Jemison had long opposed the system of state banks. ‘This hydra of modern banking,” as he called it, had led to wild speculation schemes, to the panic of 1837, the failure of the banks, and to public debt that by 1847 had reached crisis proportions. Chosen by his constituents and the legislature to lead the state out of its financial mire, Jemison advocated the liquidation of state banks and the establishment of a well-regulated system of private stock banks. He was convinced that Alabama, by reason of her abundant resources, was amply able to pay her debts, and he dismissed arguments that a tax bill commensurate with the wants of the state would be disastrously unpopular. As chairman of the Ways and Means Committee, he introduced a revenue bill that, once passed, revolutionized the state’s system of taxation by establishing a broader and more equitable distribution of the tax burden. Even Jemison’s staunchest political adversaries applauded his skill in introducing sound business practices to the management of the state’s financial affairs.

In January of 1861, Jemison once again attempted to influence the direction of his state, but this time he was not successful. Representing Tuscaloosa County in the Secession Convention in Montgomery, Jemison argued against seceding from the Union. Such drastic action was premature and impractical, he reasoned; the Convention possessed no reliable evidence to suggest that the North planned to invade the South; the matter deserved careful consideration; perhaps there was still room for compromise. Amid the Convention’s emotional atmosphere, Jemison’s efforts to discuss the issue on practical grounds proved ultimately futile. Once the Ordinance of Secession passed, however, he stood behind the majority opinion and supported the Confederacy with all the resources at his disposal.

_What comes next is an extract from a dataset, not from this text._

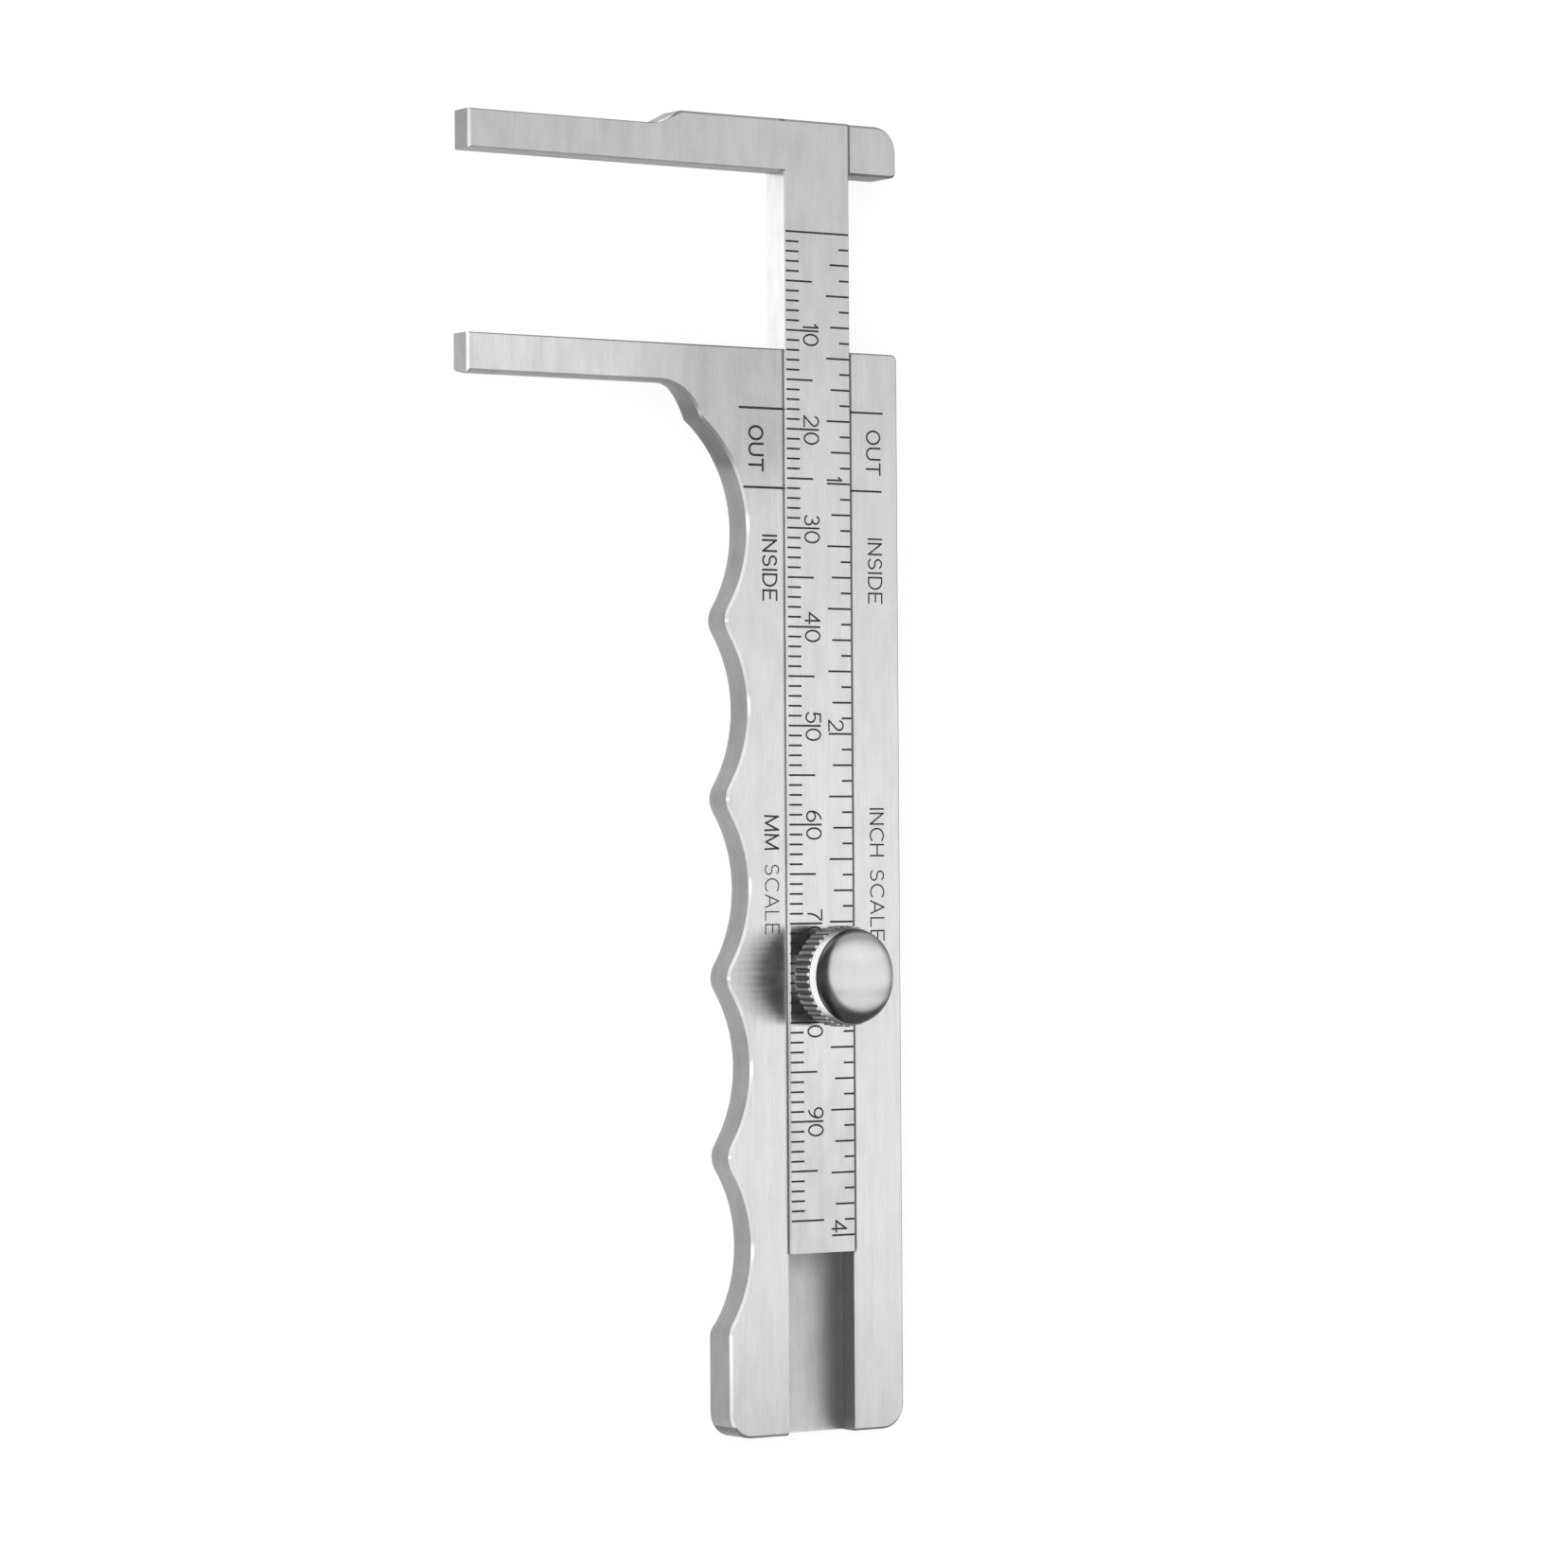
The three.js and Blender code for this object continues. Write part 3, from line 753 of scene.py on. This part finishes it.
# The bar's scales
OVERRUN = 0.1
MM_TICK = 1.57
MM_TICK_FIVE = 3.18
MM_TICK_TEN = 3.92
INCH_STEPS = 16
INCH_TICK = 1.24
INCH_TICK_EIGHTH = 2.35
INCH_TICK_QUARTER = 2.85
DIGIT_HEIGHT = 1.75
DIGIT_BASE = 13.75
DIGIT_GAP = 0.36
INCH_DIGIT_BASE = 16.55


def mm_scale():
    strokes = [line(BAR_LEFT - OVERRUN, ZERO_LINE, BAR_RIGHT + OVERRUN, ZERO_LINE)]
    for step in range(1, FULL_SCALE_MM + 1):
        length = MM_TICK_TEN if step % 10 == 0 else MM_TICK_FIVE if step % 5 == 0 else MM_TICK
        y = ZERO_LINE - step
        strokes.append(line(BAR_LEFT - OVERRUN, y, BAR_LEFT + length, y))
    return strokes


def inch_scale():
    strokes = []
    for step in range(1, FULL_SCALE_INCH * INCH_STEPS + 1):
        length = INCH_TICK
        if step % 2 == 0:
            length = INCH_TICK_EIGHTH
        if step % 4 == 0:
            length = INCH_TICK_QUARTER
        y = ZERO_LINE - step * INCH / INCH_STEPS
        strokes.append(line(BAR_RIGHT - length, y, BAR_RIGHT + OVERRUN, y))
    return strokes


def bar_numbers():
    strokes = []
    for ten in range(1, FULL_SCALE_MM // 10):
        y = ZERO_LINE - 10 * ten
        width = GLYPHS[str(ten)][0] * DIGIT_HEIGHT
        strokes += word(str(ten), DIGIT_BASE, y + DIGIT_GAP + width, DIGIT_HEIGHT)
        strokes += word("0", DIGIT_BASE, y - DIGIT_GAP, DIGIT_HEIGHT)
    for whole in range(1, FULL_SCALE_INCH + 1):
        y = ZERO_LINE - whole * INCH
        width = GLYPHS[str(whole)][0] * DIGIT_HEIGHT
        strokes += word(str(whole), INCH_DIGIT_BASE, y + DIGIT_GAP + width, DIGIT_HEIGHT)
    return strokes


# The handle's words: text, base, start, length and line width; worn words have finer lines
CAP_HEIGHT = 1.62
CHANNEL_LEFT = MIDDLE_LINE - 4.0
CHANNEL_RIGHT = MIDDLE_LINE + 4.0
HANDLE_WORDS = [
    ("OUT", 7.33, 35.26, 4.42, 0.25),
    ("INSIDE", 8.91, 24.27, 6.47, 0.21),
    ("MM", 8.95, -4.0, 3.34, 0.2),
    ("SCALE", 8.95, -8.91, 6.96, 0.13),
    ("OUT", 21.78, 35.29, 4.42, 0.2),
    ("INSIDE", 21.91, 24.25, 6.5, 0.18),
    ("INCH", 21.91, -3.29, 4.76, 0.17),
    ("SCALE", 21.91, -9.56, 7.1, 0.16),
]


def index_lines():
    left = [
        line(6.2, OUT_INDEX, CHANNEL_LEFT + OVERRUN, OUT_INDEX),
        line(6.7, INSIDE_INDEX, CHANNEL_LEFT + OVERRUN, INSIDE_INDEX),
    ]
    right = [
        line(CHANNEL_RIGHT - OVERRUN, OUT_INDEX, 23.7, OUT_INDEX),
        line(CHANNEL_RIGHT - OVERRUN, INSIDE_INDEX, 23.5, INSIDE_INDEX),
    ]
    return [(left, HANDLE_FACE, LEFT_INDEX_WIDTH), (right, HANDLE_FACE, LINE_WIDTH)]


def handle_words():
    return [
        (word(text, base, start, CAP_HEIGHT, length), HANDLE_FACE, width)
        for text, base, start, length, width in HANDLE_WORDS
    ]


# Pieces
bar = welded_copy("slide_bar", "graduated_bar", bar_steel)
engrave(
    bar,
    [
        (mm_scale() + inch_scale(), SLIDE_FACE, LINE_WIDTH),
        (bar_numbers(), SLIDE_FACE, LETTER_WIDTH),
    ],
    engraved,
)
handle = welded_copy("handle_plate", "engraved_handle", satin)
engrave(handle, index_lines() + handle_words(), engraved)
for piece, node, body in ((bar, "slide_bar", "slide"), (handle, "handle_plate", "handle")):
    shade_by_angle(piece.data)
    weigh_normals(piece)
    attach(piece, body)
    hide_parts(node)

group = smooth_group()
finish_node("stop_block", satin, group)
for node in ("stop_pin", "thread_bush", "lock_stud"):
    finish_node(node, turned, group)
finish_node("lock_pad", brass, group)
finish_node("lock_knob", polished, group)


# Camera
camera_data = bpy.data.cameras.new("camera")
camera_data.sensor_width = SENSOR
camera_data.sensor_fit = "HORIZONTAL"
camera_data.lens = FOCAL_PIXELS / IMAGE_SIDE * SENSOR
camera_data.clip_start = 0.01
camera_data.clip_end = 20
camera = bpy.data.objects.new("camera", camera_data)
camera.matrix_world = (
    Matrix.Translation(Vector(CAMERA_PLACE) * MM)
    @ Matrix.Rotation(-CAMERA_TURN, 4, "Y")
    @ Matrix.Rotation(-CAMERA_TILT, 4, "X")
    @ Matrix.Rotation(CAMERA_ROLL, 4, "Z")
)
bpy.context.scene.collection.objects.link(camera)
bpy.context.scene.camera = camera


# Floor: radius in metres, and how far it lies below the caliper's back, in millimetres
FLOOR_RADIUS = 0.3
FLOOR_DROP = 0.02
FLOOR_COLOUR = (0.3, 0.3, 0.3, 1)
FLOOR_GLOW = 0.85
WHITE = (1, 1, 1, 1)


def floor_material():
    """Pale to the eye and in reflections; the caliper still throws its shadow on it."""
    material = bpy.data.materials.new("floor")
    material.use_nodes = True
    nodes = Nodes(material.node_tree)
    path = nodes.add("ShaderNodeLightPath")
    seen = nodes.math("MAXIMUM", path.outputs["Is Camera Ray"], path.outputs["Is Glossy Ray"])
    seen = nodes.math("MAXIMUM", seen, path.outputs["Is Transmission Ray"])
    diffuse = nodes.add("ShaderNodeBsdfDiffuse", {"Color": FLOOR_COLOUR})
    glow = nodes.add(
        "ShaderNodeEmission", {"Color": WHITE, "Strength": nodes.product(seen, FLOOR_GLOW)}
    )
    both = nodes.add("ShaderNodeAddShader")
    nodes.feed(both.inputs[0], diffuse.outputs[0])
    nodes.feed(both.inputs[1], glow.outputs[0])
    output = nodes.add("ShaderNodeOutputMaterial")
    nodes.feed(output.inputs["Surface"], both.outputs[0])
    return material


floor_mesh = bpy.data.meshes.new("floor")
floor_bm = bmesh.new()
bmesh.ops.create_circle(floor_bm, cap_ends=True, segments=96, radius=FLOOR_RADIUS)
floor_bm.to_mesh(floor_mesh)
floor_bm.free()
floor_mesh.materials.append(floor_material())
floor = bpy.data.objects.new("floor", floor_mesh)
floor.location.z = -FLOOR_DROP * MM
bpy.context.scene.collection.objects.link(floor)


# World: a light tent, bright on the left, dimmer overhead, on the right and round the far right corner
TENT_LEVEL = 1.385


def light_tent():
    """The light by direction: +X is to the right, +Y towards the jaws, +Z up."""
    world = bpy.data.worlds.new("light_tent")
    world.use_nodes = True
    nodes = Nodes(world.node_tree)
    place = nodes.add("ShaderNodeTexCoord").outputs["Generated"]
    x, y, z = nodes.add("ShaderNodeSeparateXYZ", {"Vector": place}).outputs

    def patch(level, *steps):
        """Level where all the steps are 1, and 1 elsewhere."""
        return nodes.ramp(nodes.product(*steps), 0, 1, 1.0, level)

    over_the_left = nodes.math("MAXIMUM", nodes.ramp(x, -0.05, 0.1), nodes.ramp(z, 0.84, 0.92))
    overhead = patch(
        0.3, nodes.ramp(x, 0.4, 0.22), nodes.ramp(y, 0.5, 0.3), nodes.ramp(z, 0.45, 0.62), over_the_left
    )
    grip_end = patch(0.3, nodes.ramp(y, -0.11, -0.34), nodes.ramp(z, 0.3, 0.45), nodes.ramp(x, -0.2, 0.0))
    right = patch(0.3, nodes.ramp(x, 0.7, 1.05), nodes.ramp(z, 0.0, 0.15))
    left = patch(1.7, nodes.ramp(z, 0.76, 0.56), nodes.ramp(x, -0.05, -0.3))
    left_foot = patch(
        0.5, nodes.ramp(z, 0.44, 0.36), nodes.ramp(x, -0.45, -0.6), nodes.ramp(z, -0.1, 0.05)
    )
    far_end = nodes.product(nodes.ramp(y, 0.12, 0.3, 1, 0.45), nodes.ramp(y, 0.4, 0.62, 1, 0.25))
    far_right = nodes.mix(nodes.ramp(x, -0.1, 0.3), 1.0, far_end)
    along = nodes.product(
        nodes.ramp(y, 0.13, 0.0, 0.66, 0.95),
        nodes.ramp(y, -0.02, -0.07, 1.0, 1.04),
        nodes.ramp(y, -0.08, -0.105, 1.0, 0.62),
    )
    below = nodes.ramp(z, -0.2, 0.1, 0.5, 1.0)
    level = nodes.product(left, TENT_LEVEL, overhead, grip_end, right, far_right, left_foot, along, below)
    seen = nodes.add("ShaderNodeLightPath").outputs["Is Camera Ray"]
    strength = nodes.mix(seen, level, 1.0)
    background = nodes.add("ShaderNodeBackground", {"Color": WHITE, "Strength": strength})
    output = nodes.add("ShaderNodeOutputWorld")
    nodes.feed(output.inputs["Surface"], background.outputs[0])
    return world


bpy.context.scene.world = light_tent()
bpy.context.scene.view_settings.view_transform = "Standard"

In 1863 he was chosen president of the state senate, and that same year he was elected by an overwhelming margin to suc­ceed the late W. L. Yancey in the Senate of the Confederate States of America. There he served actively until the fall of the Confederacy.

Senator Jemison was in Tuscaloosa in April of 1865 when Federal troops invaded the city and burned factories and mills and The University of Alabama. He escaped imprisonment by hiding in a swamp outside of town while soldiers searched his home, a large Italianate villa that still stands on Greensboro Avenue.

After the war, with most of his property destroyed, Jemison remained in Tuscaloosa and began to piece together the remnants of what had once been a vast system of enterprises. Although his health was failing, he built a ferry service across the Black Warrior River and devoted much of his time to the work of rebuilding The University of Alabama.

When he died following a long illness on October 17, 1871, the citizens of Tuscaloosa and Northport closed their shops and businesses and turned out en masse for his funeral. It was but one of many tributes paid throughout the state to Robert Jemison, Jr. – a man whose statesmanship, business acumen, and pioneering spirit had contributed to the development of the nineteenth century – Alabama to a degree that few of his generation could match.

The duty of a statesman is to lead and not to follow popular sentiment. If he finds public opinion taking the wrong direction, it is his duty to throw himself in the breach and turn it the right way.